Posted by: Anna at September 23, 2005 12:57 PM

I met my husband at a concert of his.. Married him two months later. I too suffer from the sexy band guy syndrome. It's deadly. He's now on tour in Europe, and the girls go crazy for him.. Great post!

Posted by: Monica at September 23, 2005 02:48 PM

I MARRIED the nerdy calculus guy. He is a physicist. He also knows an almost dead language, Irish (Gaelic). He doesn't like golf...but 2 outta three ain't bad. I highly recommend a nerdy hubby. I also loved muscicians. 2 guitarists, a drummer and a singer songwriter...I play Irish and concert music is a sincere attraction.

Best wishes on your bicycle search...Ciao!

Posted by: Theresa at September 23, 2005 04:23 PM

If you accept setups from complete and total strangers 3000 miles away, I may have someone for you. He's smart, funny, and he can't carry a tune to save his life - but he saved me from complete humiliation by unlocking my car door (wherein my keys were unfortunately stored) with an umbrella spoke and a piece of string. The man is McGyver Incarnate.

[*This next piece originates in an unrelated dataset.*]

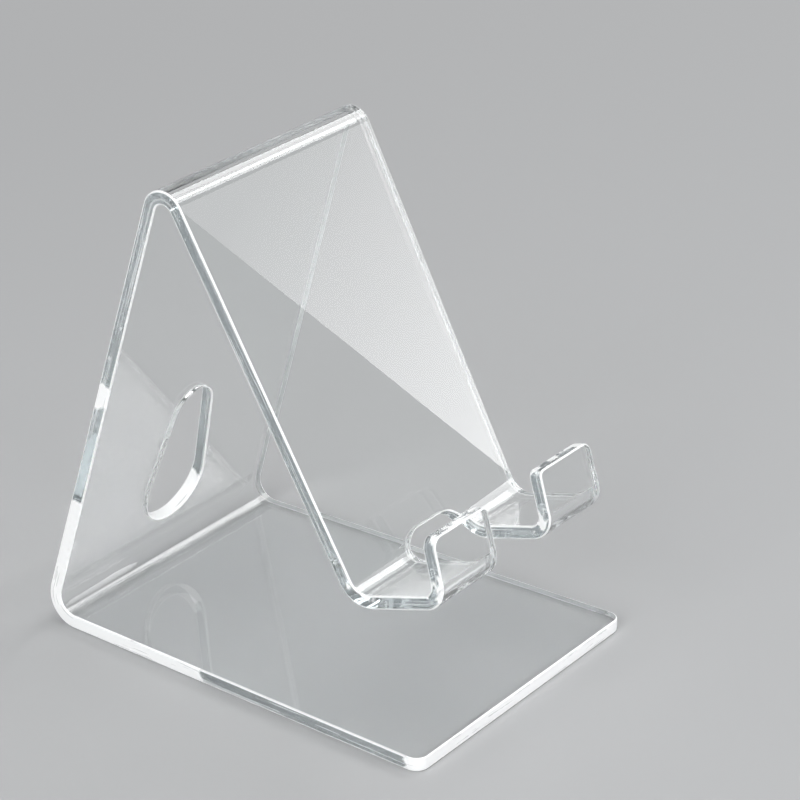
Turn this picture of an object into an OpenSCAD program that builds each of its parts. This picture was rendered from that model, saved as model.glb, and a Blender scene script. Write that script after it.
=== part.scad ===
// Phone stand made from one clear sheet. The sheet is cut flat, then bent across its
// width in four places: base, rear panel, back rest, two ledges and two upturned lips.
// A notch for a charging cable parts the ledges, and the rear panel has a cable hole.
// Each flat and each bend is one node, and neighbours meet face to face.
// +Z is up, the phone faces -Y, and the origin is on the floor under the middle.

/* [Sheet] */
// Thickness of the sheet
sheet_t = 3; // [2.5:0.25:3.5]
// Width of the sheet at the front edge of the base
front_w = 75; // [68:1:85]
// Width of the sheet at the tips of the lips
tip_w = 56; // [50:1:65]

/* [Flats] */
// Length of the base, up to the rear bend
base_l = 93; // [88:1:105]
// Length of the rear panel
panel_l = 96.5; // [90:0.5:105]
// Length of the back rest
rest_l = 81.5; // [75:0.5:88]
// Length of each ledge that carries the phone
ledge_l = 13; // [11:0.5:16]
// Length of each upturned lip
lip_l = 9.5; // [7:0.5:14]

/* [Bends] */
// Degrees turned upwards behind the base
rear_turn = 105.5; // [100:0.5:108]
// Degrees turned over the crest
crest_turn = 134.5; // [130:0.5:138]
// Degrees turned back at the ledges
ledge_turn = 77; // [72:0.5:84]
// Degrees turned back at the lips
lip_turn = 90; // [80:0.5:95]
// Inside radius of the rear bend
rear_r = 4; // [3:0.5:6]
// Inside radius of the crest bend
crest_r = 2; // [1.5:0.5:4]
// Inside radius of the ledge bends
ledge_r = 4.5; // [4:0.5:6]
// Inside radius of the lip bends
lip_r = 2.5; // [2:0.5:4]

/* [Cable notch] */
// Width of the notch between the two ledges
notch_w = 19; // [16:0.5:22]
// How far the notch rises into the back rest above the ledge bends
notch_rise = 1.5; // [1:0.5:4]
// Radius of the notch's top corners
notch_r = 5.5; // [4:0.5:6]

/* [Cable hole] */
// Height of the lower, wider end's centre along the rear panel
hole_low = 13.5; // [13:0.5:16]
// Height of the upper, narrower end's centre along the rear panel
hole_high = 33; // [28:0.5:40]
// Radius of the lower end
hole_low_r = 9.25; // [8:0.25:10]
// Radius of the upper end
hole_high_r = 6; // [4:0.25:7]

/* [Corners] */
// Radius of the base's front corners
front_corner_r = 3; // [1:0.5:6]
// Radius of each lip's outer corner
lip_outer_r = 2.5; // [1:0.5:3]
// Radius of each lip's corner beside the notch
lip_inner_r = 1.5; // [1:0.5:3]

/* [Hidden] */
$fn = 96;
arc_steps = 32;
clear_sheet = [0.86, 0.92, 0.94, 0.55];

// The five flats and the four bends between them, in order along the sheet.
// A positive bend turns towards the sheet's upper side, a negative one away from it.
flats = [base_l, panel_l, rest_l, ledge_l, lip_l];
turns = [rear_turn, crest_turn, -ledge_turn, -lip_turn];
inside_r = [rear_r, crest_r, ledge_r, lip_r];
middle_r = [for (r = inside_r) r + sheet_t / 2];
bend_l = [for (i = [0 : 3]) middle_r[i] * abs(turns[i]) * PI / 180];

// Names for the flats and the bends
BASE = 0;
PANEL = 1;
REST = 2;
LEDGE = 3;
LIP = 4;
REAR_BEND = 0;
CREST_BEND = 1;
LEDGE_BEND = 2;
LIP_BEND = 3;

// The base's front edge and the back of the rear bend are the stand's two ends
stand_depth = base_l + rear_r + sheet_t;

// How far the notch's cutter reaches past the back rest and to each side of it
notch_reach = 2 * (ledge_r + sheet_t);

function unit(v) = v / norm(v);
function along(a) = [cos(a), sin(a)];
function across(a) = [-sin(a), cos(a)];

// Points round an arc, anticlockwise from one angle to another
function arc(centre, r, from, to) =
    [for (k = [0 : arc_steps]) centre + r * along(from + (to - from) * k / arc_steps)];

// Degrees that the sheet has turned by the start of flat i
function heading(i) = i == 0 ? 0 : heading(i - 1) + turns[i - 1];

// Middle of the sheet's thickness, as [y, z], where flat i starts and where it ends
function flat_start(i) =
    i == 0 ? [-stand_depth / 2, sheet_t / 2]
    : flat_end(i - 1)
        + middle_r[i - 1] * sign(turns[i - 1]) * (across(heading(i - 1)) - across(heading(i)));
function flat_end(i) = flat_start(i) + flats[i] * along(heading(i));

// The sheet narrows evenly along its length. Distances along it are measured when flat.
function distance_to(i) = i == 0 ? 0 : distance_to(i - 1) + flats[i - 1] + bend_l[i - 1];
sheet_l = distance_to(LIP) + lip_l;
function half_width(s) = (front_w - (front_w - tip_w) * s / sheet_l) / 2;

// A bend keeps one width, that of the sheet at the middle of the bend
function bend_half_w(i) = half_width(distance_to(i) + flats[i] + bend_l[i] / 2);
function start_half_w(i) = i == BASE ? front_w / 2 : bend_half_w(i - 1);
function end_half_w(i) = i == LIP ? tip_w / 2 : bend_half_w(i);

// Puts a shape drawn at the origin, running along +Y, where flat i starts
module at_flat(i) {
    start = flat_start(i);
    translate([0, start[0], start[1]]) rotate([heading(i), 0, 0]) children();
}

// Gives an outline the sheet's thickness, half above Z = 0 and half below
module thick() {
    translate([0, 0, -sheet_t / 2]) linear_extrude(sheet_t) children();
}

// Bend i between two places across the sheet
module bend(i, from_x, to_x) {
    side = sign(turns[i]);
    low_edge = side > 0 ? from_x : -to_x;
    at_flat(i)
        translate([0, flats[i], side * middle_r[i]])
            rotate([0, side * 90, 0])
                rotate_extrude(angle = abs(turns[i]))
                    translate([inside_r[i], low_edge]) square([sheet_t, to_x - from_x]);
}

// Flat i's outline over the whole width
module whole_outline(i) {
    start_w = start_half_w(i);
    end_w = end_half_w(i);
    polygon([[-start_w, 0], [start_w, 0], [end_w, flats[i]], [-end_w, flats[i]]]);
}

// Flat i's outline from the notch to the right-hand edge
module hook_outline(i) {
    inner = notch_w / 2;
    polygon([[inner, 0], [start_half_w(i), 0], [end_half_w(i), flats[i]], [inner, flats[i]]]);
}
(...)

Posted by: Moose at September 23, 2005 06:33 PM

MUSICIANS are so sexy. For me, it's all about the guitarists. But I'm not with you on the HS trumpet player. I prefer guys in "a band" not in "the band." ;)

Posted by: la.dauphine at September 25, 2005 10:46 AM

I was going to ask what you think would happen if you went to see some band and the members were all the ones you listed. Then I thought to myself...what kind of band has two drummers?

Posted by: Smitty at September 25, 2005 08:48 PM

I'm a sucker for the nerdy musicians... the engineer that is an amazing pianists, the computer geek that can carry a sweet tune while he strums his guitar... perhaps you can find someone who's the best of both worlds, I know that's what I hope to find.

Posted by: rg at September 28, 2005 11:34 AM

Yeah, I dated a couple of musicians, and they definitely were not good for my psyche. They can be so flakey.